• **Task goal**
Write out exactly the lines from the line with "const ride = new THREE.Group();" through the line with "before = set(bpy.data.objects)", both ends included, and no other line.

[Items listed in a dataset]

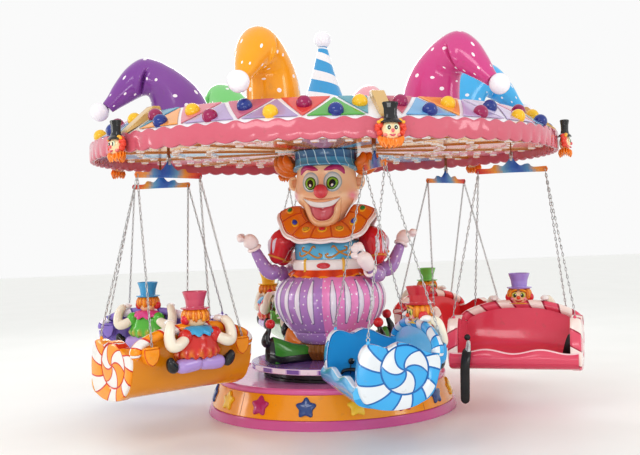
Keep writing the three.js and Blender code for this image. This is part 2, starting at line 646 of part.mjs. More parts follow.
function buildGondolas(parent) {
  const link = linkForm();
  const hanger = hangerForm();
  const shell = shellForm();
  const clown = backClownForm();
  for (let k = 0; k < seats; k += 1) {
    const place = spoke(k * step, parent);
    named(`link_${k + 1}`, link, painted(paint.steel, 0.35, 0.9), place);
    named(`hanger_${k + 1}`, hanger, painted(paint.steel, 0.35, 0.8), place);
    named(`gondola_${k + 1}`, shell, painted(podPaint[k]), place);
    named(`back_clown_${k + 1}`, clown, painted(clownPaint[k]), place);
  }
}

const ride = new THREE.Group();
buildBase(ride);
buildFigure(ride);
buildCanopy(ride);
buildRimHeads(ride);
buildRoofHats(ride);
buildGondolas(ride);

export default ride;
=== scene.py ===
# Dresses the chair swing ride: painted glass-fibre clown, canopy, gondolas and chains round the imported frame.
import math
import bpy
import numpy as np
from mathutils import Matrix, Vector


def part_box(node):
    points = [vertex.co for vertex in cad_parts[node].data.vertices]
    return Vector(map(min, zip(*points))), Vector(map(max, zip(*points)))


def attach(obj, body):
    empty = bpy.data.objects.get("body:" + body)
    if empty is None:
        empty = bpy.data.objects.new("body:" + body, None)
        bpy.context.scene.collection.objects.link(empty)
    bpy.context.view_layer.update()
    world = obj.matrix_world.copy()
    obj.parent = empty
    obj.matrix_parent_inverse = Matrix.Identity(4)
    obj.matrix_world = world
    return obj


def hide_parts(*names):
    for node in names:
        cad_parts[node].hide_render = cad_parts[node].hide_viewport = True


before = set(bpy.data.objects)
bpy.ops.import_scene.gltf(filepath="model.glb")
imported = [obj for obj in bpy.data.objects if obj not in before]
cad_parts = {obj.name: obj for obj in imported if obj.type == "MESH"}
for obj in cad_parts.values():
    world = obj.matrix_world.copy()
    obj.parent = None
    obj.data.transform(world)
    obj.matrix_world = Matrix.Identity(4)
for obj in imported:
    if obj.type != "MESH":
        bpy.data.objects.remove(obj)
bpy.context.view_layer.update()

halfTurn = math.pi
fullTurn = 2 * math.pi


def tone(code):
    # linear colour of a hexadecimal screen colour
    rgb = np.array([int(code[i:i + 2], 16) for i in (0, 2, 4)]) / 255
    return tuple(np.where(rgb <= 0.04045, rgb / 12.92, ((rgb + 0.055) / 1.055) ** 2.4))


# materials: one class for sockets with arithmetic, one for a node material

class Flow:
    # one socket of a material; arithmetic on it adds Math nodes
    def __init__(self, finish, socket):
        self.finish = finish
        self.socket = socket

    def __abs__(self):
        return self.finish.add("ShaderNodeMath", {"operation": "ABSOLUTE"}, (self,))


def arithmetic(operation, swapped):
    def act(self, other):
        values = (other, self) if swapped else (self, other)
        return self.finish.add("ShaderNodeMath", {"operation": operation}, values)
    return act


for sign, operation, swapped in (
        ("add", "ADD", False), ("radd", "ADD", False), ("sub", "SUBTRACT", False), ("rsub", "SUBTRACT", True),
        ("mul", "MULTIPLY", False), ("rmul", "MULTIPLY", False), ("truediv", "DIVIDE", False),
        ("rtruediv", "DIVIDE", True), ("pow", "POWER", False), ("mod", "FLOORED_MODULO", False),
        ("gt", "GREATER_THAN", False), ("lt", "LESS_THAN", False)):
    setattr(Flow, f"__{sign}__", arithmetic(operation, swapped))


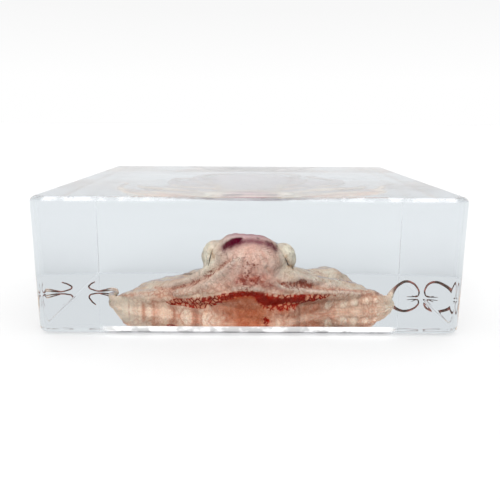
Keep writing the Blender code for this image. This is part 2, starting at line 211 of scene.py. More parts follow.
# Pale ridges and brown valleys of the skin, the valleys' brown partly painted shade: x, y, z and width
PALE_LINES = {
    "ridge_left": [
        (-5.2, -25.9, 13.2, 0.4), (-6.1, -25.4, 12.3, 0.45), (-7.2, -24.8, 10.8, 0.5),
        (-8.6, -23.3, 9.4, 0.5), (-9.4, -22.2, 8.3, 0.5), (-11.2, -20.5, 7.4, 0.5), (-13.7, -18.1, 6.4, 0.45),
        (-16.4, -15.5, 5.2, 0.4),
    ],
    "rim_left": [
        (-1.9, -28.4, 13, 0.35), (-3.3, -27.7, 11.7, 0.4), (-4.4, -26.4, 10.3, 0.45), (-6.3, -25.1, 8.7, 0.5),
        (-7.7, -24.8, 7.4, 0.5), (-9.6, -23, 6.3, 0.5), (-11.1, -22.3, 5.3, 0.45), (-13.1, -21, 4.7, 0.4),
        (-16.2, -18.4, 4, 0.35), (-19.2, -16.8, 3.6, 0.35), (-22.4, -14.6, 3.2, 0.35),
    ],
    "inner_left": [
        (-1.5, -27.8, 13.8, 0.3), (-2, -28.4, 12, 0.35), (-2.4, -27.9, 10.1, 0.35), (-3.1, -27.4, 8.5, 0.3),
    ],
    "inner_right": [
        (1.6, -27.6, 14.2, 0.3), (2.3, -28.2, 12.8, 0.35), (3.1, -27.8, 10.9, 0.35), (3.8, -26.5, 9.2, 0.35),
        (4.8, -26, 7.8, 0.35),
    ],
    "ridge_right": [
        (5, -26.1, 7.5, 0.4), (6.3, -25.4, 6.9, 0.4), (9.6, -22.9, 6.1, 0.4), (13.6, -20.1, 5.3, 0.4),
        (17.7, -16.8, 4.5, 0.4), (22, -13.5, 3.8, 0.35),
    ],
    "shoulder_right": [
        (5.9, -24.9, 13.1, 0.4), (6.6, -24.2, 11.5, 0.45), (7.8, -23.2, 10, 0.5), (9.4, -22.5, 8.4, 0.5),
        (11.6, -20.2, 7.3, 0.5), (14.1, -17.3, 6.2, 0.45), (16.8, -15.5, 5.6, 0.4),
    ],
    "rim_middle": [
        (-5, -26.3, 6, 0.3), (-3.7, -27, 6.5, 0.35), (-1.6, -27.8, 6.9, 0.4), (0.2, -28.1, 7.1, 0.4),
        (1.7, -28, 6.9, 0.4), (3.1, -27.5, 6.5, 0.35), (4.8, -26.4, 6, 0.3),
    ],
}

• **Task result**
const ride = new THREE.Group();
buildBase(ride);
buildFigure(ride);
buildCanopy(ride);
buildRimHeads(ride);
buildRoofHats(ride);
buildGondolas(ride);

export default ride;
=== scene.py ===
# Dresses the chair swing ride: painted glass-fibre clown, canopy, gondolas and chains round the imported frame.
import math
import bpy
import numpy as np
from mathutils import Matrix, Vector


def part_box(node):
    points = [vertex.co for vertex in cad_parts[node].data.vertices]
    return Vector(map(min, zip(*points))), Vector(map(max, zip(*points)))


def attach(obj, body):
    empty = bpy.data.objects.get("body:" + body)
    if empty is None:
        empty = bpy.data.objects.new("body:" + body, None)
        bpy.context.scene.collection.objects.link(empty)
    bpy.context.view_layer.update()
    world = obj.matrix_world.copy()
    obj.parent = empty
    obj.matrix_parent_inverse = Matrix.Identity(4)
    obj.matrix_world = world
    return obj


def hide_parts(*names):
    for node in names:
        cad_parts[node].hide_render = cad_parts[node].hide_viewport = True


before = set(bpy.data.objects)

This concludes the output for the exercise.